Вместо ответа вытаскиваю из-под опустошенных пакетов газету «Молодежь Московии». Достаю визитку:
— Я по заданию редакции. Очерк нужен небольшой. Про художника…
Владимир невольно съеживается:
— А где твой диктофон?
— А я тоже люблю вот так, как ты: сначала среду показать, потом воздуха. Ну а потом уже тонкой кистью-ригелем.
Владимир смеется и хлопает меня по плечу:
— Запомнил?! Молоток! Ну, давай! Бери свое интервью!
— Да, уже собственно, все готово. Два вопроса осталось. Они традиционные для «ММ». Каким ты считаешь молодежный возраст и пожелания для читателей, в том числе для женщин. Ты пойдешь в мартовский номер.

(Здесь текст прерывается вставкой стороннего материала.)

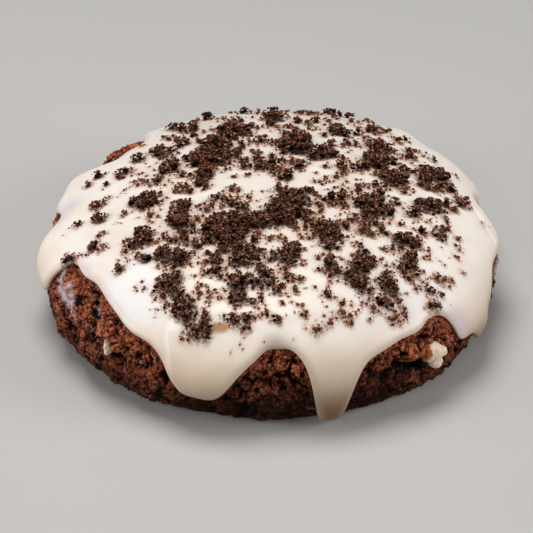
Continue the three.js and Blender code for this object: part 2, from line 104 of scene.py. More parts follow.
# Drifts of crushed wafer: x, y, radius, and how thickly it lies, from 1 to 3.
DRIFTS = [
    (-18, 27, 2.5, 2), (-8, 23, 3.5, 3), (-17, 22.5, 1.5, 2), (-12, 16, 3.5, 3), (-14, 10, 3.5, 3),
    (-14, 4, 2.5, 3), (-6, 8, 3.0, 2), (-23, 15, 3.0, 2), (-22, 6, 2.5, 2), (-18, -1, 1.5, 2),
    (-28, 3, 2.0, 1), (-31, 8, 2.0, 2), (-35.5, -2, 1.6, 3), (-34.5, -7.5, 0.8, 2),
    (-34, -13, 0.6, 2), (-35, -16.5, 1.4, 3), (-25, -4, 2.8, 3), (-24, -10, 0.8, 2),
    (-18, -8, 2.0, 3), (-20, -12, 2.0, 2), (-26, -17, 2.8, 3), (-29.5, -24.5, 0.5, 2),
    (-25.5, -30, 1.0, 1), (-8, -16, 5.0, 3),
    (-12.5, -19.2, 2.3, 3), (-12, -24.9, 1.9, 3), (-9, 10.5, 2.3, 3),
    (1, -12.5, 4.0, 3), (4, -7, 4.0, 3), (2.5, -2, 1.2, 2),
    (-9, -7, 2.2, 2), (5, 15, 4.0, 3), (10, 12, 2.5, 3), (5, 21, 2.6, 2), (-1, 7, 3.5, 2),
    (3, 3, 2.0, 2), (0, 30, 2.5, 3), (-8, 29, 1.6, 2), (8, 28, 2.0, 2), (14, 24, 1.8, 3),
    (21, 26, 1.8, 3), (27, 24, 1.5, 2), (10, 2, 1.4, 2), (14, 6, 2.4, 2), (14, 2, 1.8, 2),
    (23, 16, 2.4, 3), (21, 9, 3.0, 3), (25, 3, 3.0, 3), (31, 17, 2.4, 2), (33, 10, 3.2, 3),
    (33, 4, 2.6, 2), (39, 1, 1.6, 3), (31, -4, 2.2, 1), (36, -3, 1.6, 2), (20, -7, 3.4, 3),
    (13, -6, 2.6, 2), (24, -8, 0.6, 2), (19, -15, 2.6, 2), (11, -17, 3.6, 3), (11, -21.5, 1.2, 2),
    (27, -18, 2.6, 2), (34, -12, 2.4, 2), (36, -16, 1.2, 2), (27, -25, 2.6, 3), (17.5, -25.7, 2.2, 3),
    (22, -29, 2.1, 3), (11, -26, 2.0, 1), (3, -24, 2.9, 3), (-5, -25, 3.6, 3), (-12, -25, 1.8, 1),
    (-19, -24, 3.4, 3), (-19.6, -31, 2.6, 3), (-16, -37, 2.0, 3), (-13, -40, 1.8, 2),
    (-6, -33, 2.8, 2), (2, -33.5, 1.0, 2), (5, -31, 0.6, 1), (-7, -39.5, 1.0, 1), (6, -38, 0.6, 1),
    (14, -36.5, 1.4, 1), (22, -33.5, 2.2, 1), (31, -28, 1.2, 2), (33, -25, 1.3, 2),
]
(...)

— Молодежный возраст? – Владимир задумывается, но ненадолго, — это когда ярко, слышишь? Ярко и нестандартно ощущаешь многообразие мира. Удивляешься необыкновенности бытия. Пять тебе или сорок пять. Не важно. А женщинам желаю быть здоровыми. Терпения! Потому что в наше мрачное время это необходимо и в жизни и в любви и в семье!
… Мы расстались утром, но только после того, как я пообещал найти Володю снова и передать ему номер со статьей о нем.
А от работы оторвался, когда понял, что теряю освещение…
Светлана Савицкая
Публикация газета «Молодежь Московии» г. Москва 2007 г.